# Instructions for the task
Begin with the line that contains "drumhead();" and continue down through the line that contains "imported CAD frame."; reproduce those lines exactly and only those.

# Given material
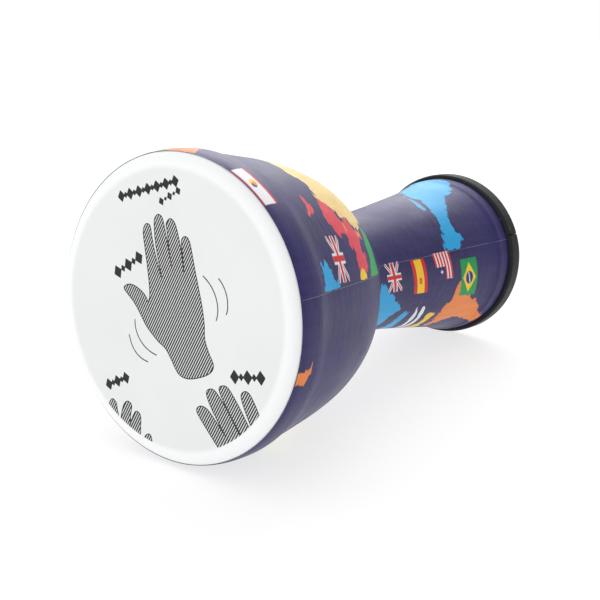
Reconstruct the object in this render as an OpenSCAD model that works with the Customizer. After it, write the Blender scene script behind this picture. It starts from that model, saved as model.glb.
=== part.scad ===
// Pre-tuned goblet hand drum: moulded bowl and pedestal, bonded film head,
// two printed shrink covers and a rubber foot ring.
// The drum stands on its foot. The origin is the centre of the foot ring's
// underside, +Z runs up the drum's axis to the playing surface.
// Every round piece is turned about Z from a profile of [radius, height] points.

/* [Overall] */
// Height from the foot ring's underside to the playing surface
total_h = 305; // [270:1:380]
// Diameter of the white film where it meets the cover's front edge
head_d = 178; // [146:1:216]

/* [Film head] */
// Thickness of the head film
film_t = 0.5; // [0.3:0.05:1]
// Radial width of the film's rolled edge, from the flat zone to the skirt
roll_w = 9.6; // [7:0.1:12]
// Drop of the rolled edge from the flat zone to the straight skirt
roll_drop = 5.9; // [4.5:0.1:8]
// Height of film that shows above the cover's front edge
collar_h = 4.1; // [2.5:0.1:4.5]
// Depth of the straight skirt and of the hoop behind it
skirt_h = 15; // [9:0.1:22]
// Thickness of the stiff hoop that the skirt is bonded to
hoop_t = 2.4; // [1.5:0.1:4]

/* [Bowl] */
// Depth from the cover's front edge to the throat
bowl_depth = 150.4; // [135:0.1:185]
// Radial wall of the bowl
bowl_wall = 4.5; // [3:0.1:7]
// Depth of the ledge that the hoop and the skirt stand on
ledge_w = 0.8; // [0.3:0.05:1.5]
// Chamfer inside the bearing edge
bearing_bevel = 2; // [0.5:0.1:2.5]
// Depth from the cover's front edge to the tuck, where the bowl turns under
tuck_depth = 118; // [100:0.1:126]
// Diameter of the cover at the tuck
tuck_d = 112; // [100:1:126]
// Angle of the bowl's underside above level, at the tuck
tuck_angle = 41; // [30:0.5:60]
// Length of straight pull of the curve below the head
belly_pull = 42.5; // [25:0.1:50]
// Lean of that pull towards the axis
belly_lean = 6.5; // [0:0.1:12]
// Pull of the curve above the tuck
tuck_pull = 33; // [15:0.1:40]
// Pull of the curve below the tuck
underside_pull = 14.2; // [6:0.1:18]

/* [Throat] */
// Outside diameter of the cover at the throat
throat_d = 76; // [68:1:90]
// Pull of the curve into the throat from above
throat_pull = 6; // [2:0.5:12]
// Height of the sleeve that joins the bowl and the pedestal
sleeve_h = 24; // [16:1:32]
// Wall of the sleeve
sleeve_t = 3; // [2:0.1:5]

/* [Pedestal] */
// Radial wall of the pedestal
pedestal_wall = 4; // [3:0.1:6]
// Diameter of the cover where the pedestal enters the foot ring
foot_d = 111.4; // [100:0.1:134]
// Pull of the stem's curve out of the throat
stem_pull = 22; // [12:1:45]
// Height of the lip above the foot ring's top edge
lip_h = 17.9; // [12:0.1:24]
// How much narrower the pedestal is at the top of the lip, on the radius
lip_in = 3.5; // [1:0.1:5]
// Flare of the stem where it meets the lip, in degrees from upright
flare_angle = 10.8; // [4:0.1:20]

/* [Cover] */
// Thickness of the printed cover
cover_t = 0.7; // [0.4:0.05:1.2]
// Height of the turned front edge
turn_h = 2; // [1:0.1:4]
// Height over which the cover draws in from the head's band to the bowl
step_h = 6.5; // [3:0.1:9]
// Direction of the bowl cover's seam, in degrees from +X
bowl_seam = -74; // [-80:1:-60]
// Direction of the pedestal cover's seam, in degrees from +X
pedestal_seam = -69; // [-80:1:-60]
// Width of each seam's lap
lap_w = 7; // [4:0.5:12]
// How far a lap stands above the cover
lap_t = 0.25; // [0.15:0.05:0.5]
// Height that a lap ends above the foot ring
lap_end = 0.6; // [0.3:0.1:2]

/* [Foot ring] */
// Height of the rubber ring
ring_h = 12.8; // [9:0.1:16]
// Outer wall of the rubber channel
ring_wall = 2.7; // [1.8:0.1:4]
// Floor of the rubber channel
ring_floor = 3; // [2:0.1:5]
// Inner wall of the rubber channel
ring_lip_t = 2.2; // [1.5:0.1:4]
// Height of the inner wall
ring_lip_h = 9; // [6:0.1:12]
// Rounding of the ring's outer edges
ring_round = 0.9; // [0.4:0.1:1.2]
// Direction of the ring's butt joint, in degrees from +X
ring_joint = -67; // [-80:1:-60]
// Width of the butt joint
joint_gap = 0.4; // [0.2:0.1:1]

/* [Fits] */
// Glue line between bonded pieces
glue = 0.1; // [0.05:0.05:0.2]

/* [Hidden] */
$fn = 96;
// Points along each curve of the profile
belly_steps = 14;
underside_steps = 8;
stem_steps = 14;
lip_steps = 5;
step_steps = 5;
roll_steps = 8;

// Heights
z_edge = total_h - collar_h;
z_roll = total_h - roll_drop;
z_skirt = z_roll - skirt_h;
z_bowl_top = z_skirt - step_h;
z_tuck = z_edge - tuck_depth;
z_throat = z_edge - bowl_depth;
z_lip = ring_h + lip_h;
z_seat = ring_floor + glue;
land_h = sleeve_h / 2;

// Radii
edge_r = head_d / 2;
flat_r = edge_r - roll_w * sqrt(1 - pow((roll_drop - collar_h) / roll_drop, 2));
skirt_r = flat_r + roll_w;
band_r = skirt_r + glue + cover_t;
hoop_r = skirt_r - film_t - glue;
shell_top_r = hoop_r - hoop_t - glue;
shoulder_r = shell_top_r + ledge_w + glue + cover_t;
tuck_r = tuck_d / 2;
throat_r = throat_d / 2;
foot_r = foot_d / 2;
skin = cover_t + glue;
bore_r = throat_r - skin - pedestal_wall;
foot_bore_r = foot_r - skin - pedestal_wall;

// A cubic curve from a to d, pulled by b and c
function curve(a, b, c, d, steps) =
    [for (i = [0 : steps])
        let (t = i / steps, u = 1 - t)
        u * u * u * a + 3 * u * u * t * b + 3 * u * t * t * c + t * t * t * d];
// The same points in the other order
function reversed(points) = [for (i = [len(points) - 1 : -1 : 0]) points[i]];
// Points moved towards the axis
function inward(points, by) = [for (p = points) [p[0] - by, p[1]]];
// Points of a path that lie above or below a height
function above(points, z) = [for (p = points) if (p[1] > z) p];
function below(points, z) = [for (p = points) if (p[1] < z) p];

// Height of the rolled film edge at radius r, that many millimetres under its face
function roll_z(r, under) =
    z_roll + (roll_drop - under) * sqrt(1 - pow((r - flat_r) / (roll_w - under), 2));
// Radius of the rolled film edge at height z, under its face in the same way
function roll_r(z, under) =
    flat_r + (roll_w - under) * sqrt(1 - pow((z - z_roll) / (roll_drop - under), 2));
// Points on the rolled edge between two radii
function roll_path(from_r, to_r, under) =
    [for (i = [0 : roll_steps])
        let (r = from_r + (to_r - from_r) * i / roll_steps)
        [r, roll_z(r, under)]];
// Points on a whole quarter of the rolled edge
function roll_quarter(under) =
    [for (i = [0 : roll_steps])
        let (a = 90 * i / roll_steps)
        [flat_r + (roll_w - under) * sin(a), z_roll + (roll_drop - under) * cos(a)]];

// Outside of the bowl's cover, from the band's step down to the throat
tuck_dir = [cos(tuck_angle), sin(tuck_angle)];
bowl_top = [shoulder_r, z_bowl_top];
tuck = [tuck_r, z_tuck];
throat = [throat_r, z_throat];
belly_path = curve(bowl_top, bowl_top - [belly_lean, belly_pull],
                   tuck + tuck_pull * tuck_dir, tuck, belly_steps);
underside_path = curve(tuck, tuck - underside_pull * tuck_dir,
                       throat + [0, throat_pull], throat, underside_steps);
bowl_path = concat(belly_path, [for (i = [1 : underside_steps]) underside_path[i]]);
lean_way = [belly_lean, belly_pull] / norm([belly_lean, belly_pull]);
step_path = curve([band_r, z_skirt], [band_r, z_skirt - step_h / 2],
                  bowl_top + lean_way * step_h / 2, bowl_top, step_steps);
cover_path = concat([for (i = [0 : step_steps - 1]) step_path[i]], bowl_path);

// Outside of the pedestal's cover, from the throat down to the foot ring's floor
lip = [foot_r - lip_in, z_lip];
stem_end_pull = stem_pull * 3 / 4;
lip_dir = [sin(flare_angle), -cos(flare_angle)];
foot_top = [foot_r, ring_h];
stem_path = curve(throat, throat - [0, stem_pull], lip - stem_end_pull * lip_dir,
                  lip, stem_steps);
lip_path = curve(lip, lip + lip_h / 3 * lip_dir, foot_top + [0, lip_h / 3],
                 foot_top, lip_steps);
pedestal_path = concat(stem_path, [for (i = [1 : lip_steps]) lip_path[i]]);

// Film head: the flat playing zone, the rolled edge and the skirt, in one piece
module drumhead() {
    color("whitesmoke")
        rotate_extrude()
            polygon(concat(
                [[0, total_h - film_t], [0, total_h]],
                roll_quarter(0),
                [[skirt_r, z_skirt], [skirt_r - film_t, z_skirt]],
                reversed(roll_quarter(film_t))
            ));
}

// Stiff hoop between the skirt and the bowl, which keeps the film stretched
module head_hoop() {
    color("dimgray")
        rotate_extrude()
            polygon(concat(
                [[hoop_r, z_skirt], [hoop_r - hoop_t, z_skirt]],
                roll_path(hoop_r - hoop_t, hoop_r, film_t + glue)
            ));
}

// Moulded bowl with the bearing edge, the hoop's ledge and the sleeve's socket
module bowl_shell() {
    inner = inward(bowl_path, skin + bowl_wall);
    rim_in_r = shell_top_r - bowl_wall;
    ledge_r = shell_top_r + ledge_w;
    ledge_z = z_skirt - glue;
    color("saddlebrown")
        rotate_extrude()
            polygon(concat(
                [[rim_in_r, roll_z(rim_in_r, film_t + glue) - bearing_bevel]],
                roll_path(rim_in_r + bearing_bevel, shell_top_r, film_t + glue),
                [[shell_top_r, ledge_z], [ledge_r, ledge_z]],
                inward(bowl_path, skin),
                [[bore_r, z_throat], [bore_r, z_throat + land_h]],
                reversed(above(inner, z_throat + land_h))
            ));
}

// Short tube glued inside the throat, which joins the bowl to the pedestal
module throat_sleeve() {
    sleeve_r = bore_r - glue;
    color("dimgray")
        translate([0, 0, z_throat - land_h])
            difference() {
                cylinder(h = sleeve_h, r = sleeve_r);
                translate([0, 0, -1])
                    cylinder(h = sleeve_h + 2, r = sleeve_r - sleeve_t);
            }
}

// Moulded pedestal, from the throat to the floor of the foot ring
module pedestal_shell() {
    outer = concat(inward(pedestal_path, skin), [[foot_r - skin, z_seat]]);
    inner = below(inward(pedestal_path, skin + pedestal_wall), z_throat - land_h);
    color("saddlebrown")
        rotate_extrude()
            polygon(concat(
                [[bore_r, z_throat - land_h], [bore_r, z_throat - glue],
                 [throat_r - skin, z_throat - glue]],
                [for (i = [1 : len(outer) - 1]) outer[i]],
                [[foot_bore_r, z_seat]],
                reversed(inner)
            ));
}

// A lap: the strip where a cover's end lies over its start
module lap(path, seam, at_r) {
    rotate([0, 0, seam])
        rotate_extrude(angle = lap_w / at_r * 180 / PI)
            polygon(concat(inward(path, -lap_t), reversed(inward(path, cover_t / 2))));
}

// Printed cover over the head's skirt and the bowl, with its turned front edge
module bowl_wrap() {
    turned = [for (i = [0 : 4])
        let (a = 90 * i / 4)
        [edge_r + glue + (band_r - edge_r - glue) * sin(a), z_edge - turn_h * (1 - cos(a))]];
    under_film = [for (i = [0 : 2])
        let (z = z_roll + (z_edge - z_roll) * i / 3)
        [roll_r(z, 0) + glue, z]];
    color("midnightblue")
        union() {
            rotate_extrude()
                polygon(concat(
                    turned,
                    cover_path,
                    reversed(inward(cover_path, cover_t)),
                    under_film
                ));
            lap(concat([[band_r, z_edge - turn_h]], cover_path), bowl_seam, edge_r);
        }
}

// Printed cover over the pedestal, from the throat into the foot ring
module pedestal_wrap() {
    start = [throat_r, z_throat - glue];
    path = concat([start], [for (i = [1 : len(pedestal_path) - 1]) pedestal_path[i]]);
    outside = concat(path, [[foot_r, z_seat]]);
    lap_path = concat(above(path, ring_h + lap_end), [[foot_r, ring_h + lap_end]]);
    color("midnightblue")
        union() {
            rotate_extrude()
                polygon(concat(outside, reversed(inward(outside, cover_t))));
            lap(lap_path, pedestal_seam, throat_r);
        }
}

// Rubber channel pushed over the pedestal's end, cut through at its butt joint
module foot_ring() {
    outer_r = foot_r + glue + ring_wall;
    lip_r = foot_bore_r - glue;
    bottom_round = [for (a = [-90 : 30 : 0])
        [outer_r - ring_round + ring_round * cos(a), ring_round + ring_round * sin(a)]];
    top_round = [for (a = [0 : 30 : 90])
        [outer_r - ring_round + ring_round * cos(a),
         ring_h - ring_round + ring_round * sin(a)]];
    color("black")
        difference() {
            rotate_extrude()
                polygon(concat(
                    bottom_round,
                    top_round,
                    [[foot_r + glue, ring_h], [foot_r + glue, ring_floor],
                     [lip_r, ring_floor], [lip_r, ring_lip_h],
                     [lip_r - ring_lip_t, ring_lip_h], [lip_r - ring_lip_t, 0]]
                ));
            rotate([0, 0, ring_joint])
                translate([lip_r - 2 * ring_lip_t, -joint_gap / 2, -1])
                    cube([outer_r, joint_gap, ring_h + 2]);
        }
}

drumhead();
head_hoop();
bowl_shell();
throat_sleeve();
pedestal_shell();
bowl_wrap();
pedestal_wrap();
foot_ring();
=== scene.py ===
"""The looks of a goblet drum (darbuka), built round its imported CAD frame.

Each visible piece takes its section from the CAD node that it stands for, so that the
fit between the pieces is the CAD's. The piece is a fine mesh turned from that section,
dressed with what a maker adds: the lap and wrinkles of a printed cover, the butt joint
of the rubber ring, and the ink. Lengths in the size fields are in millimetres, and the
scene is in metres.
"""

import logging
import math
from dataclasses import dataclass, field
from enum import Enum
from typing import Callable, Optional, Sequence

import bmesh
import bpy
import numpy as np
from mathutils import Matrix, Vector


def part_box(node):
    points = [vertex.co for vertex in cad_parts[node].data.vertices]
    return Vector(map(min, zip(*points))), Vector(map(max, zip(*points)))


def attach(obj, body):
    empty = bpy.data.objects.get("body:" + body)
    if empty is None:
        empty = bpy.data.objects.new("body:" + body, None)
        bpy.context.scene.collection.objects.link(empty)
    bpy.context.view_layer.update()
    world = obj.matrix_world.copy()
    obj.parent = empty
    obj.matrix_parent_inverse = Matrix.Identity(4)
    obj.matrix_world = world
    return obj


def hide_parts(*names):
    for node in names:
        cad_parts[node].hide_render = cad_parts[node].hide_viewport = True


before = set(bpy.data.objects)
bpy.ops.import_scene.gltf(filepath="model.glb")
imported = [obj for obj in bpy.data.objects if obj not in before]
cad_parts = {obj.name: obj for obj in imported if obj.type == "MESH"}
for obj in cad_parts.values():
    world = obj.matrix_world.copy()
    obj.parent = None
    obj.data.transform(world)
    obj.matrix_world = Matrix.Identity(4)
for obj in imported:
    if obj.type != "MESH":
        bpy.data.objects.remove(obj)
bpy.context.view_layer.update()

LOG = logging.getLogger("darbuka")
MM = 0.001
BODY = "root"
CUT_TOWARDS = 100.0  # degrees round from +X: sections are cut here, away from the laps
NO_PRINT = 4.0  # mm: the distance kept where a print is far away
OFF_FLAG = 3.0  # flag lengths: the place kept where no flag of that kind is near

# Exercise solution
drumhead();
head_hoop();
bowl_shell();
throat_sleeve();
pedestal_shell();
bowl_wrap();
pedestal_wrap();
foot_ring();
=== scene.py ===
"""The looks of a goblet drum (darbuka), built round its imported CAD frame.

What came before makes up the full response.